=== EXERCISE ===
Look through the material below for "bodies". Copy every line that contains it.

=== DATASET CONTENT ===
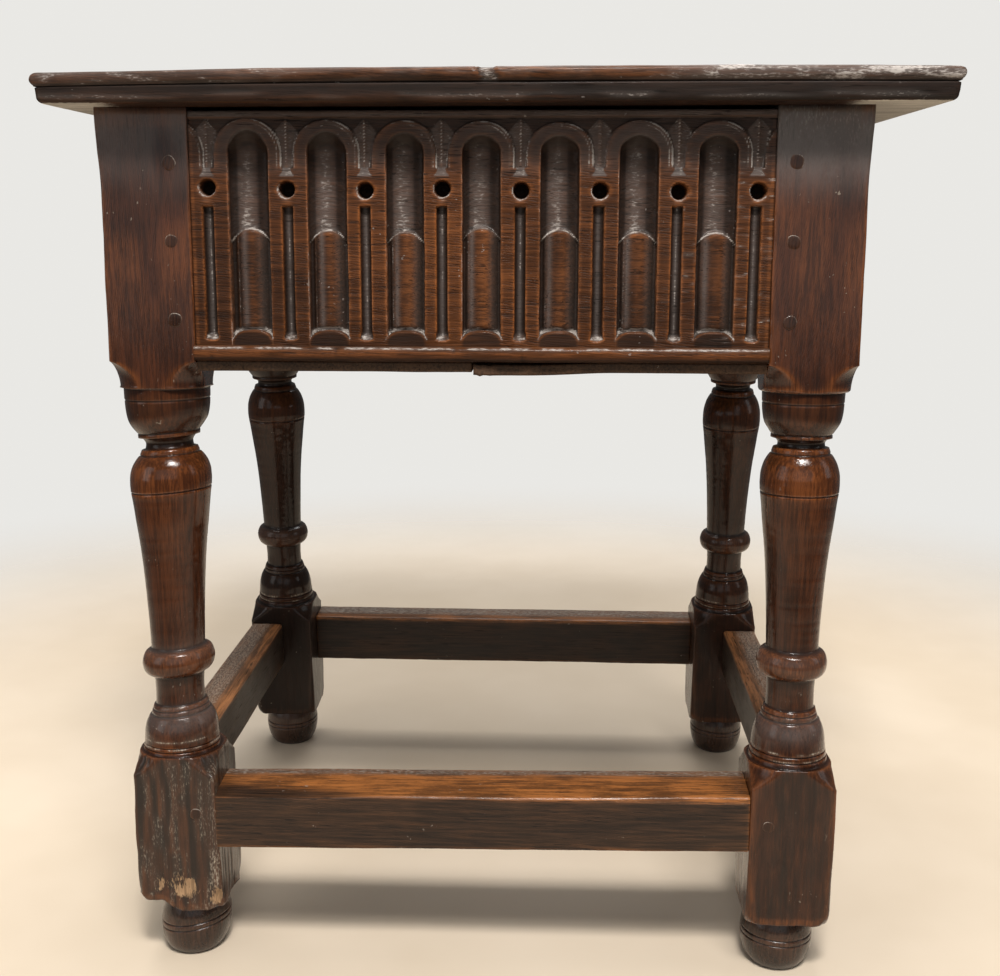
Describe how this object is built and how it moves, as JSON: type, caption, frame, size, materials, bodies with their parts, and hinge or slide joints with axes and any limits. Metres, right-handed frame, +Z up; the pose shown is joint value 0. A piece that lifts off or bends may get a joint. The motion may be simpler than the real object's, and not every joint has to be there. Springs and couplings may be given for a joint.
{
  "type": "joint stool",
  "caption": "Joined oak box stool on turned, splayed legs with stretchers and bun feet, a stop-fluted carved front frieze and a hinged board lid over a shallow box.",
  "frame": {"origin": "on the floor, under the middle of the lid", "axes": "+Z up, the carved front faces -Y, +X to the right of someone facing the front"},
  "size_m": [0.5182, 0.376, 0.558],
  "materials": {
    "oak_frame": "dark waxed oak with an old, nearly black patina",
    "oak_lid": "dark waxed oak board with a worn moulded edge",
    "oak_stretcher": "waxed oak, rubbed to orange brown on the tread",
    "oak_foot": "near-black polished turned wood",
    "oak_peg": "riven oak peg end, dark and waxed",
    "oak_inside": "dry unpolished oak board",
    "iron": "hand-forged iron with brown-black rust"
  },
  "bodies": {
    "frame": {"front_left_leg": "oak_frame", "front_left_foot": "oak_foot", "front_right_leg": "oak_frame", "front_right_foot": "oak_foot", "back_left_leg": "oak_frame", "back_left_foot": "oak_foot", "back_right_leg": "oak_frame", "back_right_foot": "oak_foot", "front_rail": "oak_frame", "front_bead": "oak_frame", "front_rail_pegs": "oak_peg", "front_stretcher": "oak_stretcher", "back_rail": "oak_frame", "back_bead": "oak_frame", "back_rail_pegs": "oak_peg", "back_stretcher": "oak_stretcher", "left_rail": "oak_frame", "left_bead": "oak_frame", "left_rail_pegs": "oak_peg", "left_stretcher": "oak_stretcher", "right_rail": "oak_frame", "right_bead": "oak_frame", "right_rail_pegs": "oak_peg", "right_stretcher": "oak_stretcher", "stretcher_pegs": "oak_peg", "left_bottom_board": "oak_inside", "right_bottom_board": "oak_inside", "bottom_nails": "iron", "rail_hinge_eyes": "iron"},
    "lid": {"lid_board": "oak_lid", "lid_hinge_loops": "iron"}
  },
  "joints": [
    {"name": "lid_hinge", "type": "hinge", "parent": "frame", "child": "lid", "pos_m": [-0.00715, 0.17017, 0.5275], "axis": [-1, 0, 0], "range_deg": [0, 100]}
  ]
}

=== RESULT OF THIS TASK ===
Describe how this object is built and how it moves, as JSON: type, caption, frame, size, materials, bodies with their parts, and hinge or slide joints with axes and any limits. Metres, right-handed frame, +Z up; the pose shown is joint value 0. A piece that lifts off or bends may get a joint. The motion may be simpler than the real object's, and not every joint has to be there. Springs and couplings may be given for a joint.
  "bodies": {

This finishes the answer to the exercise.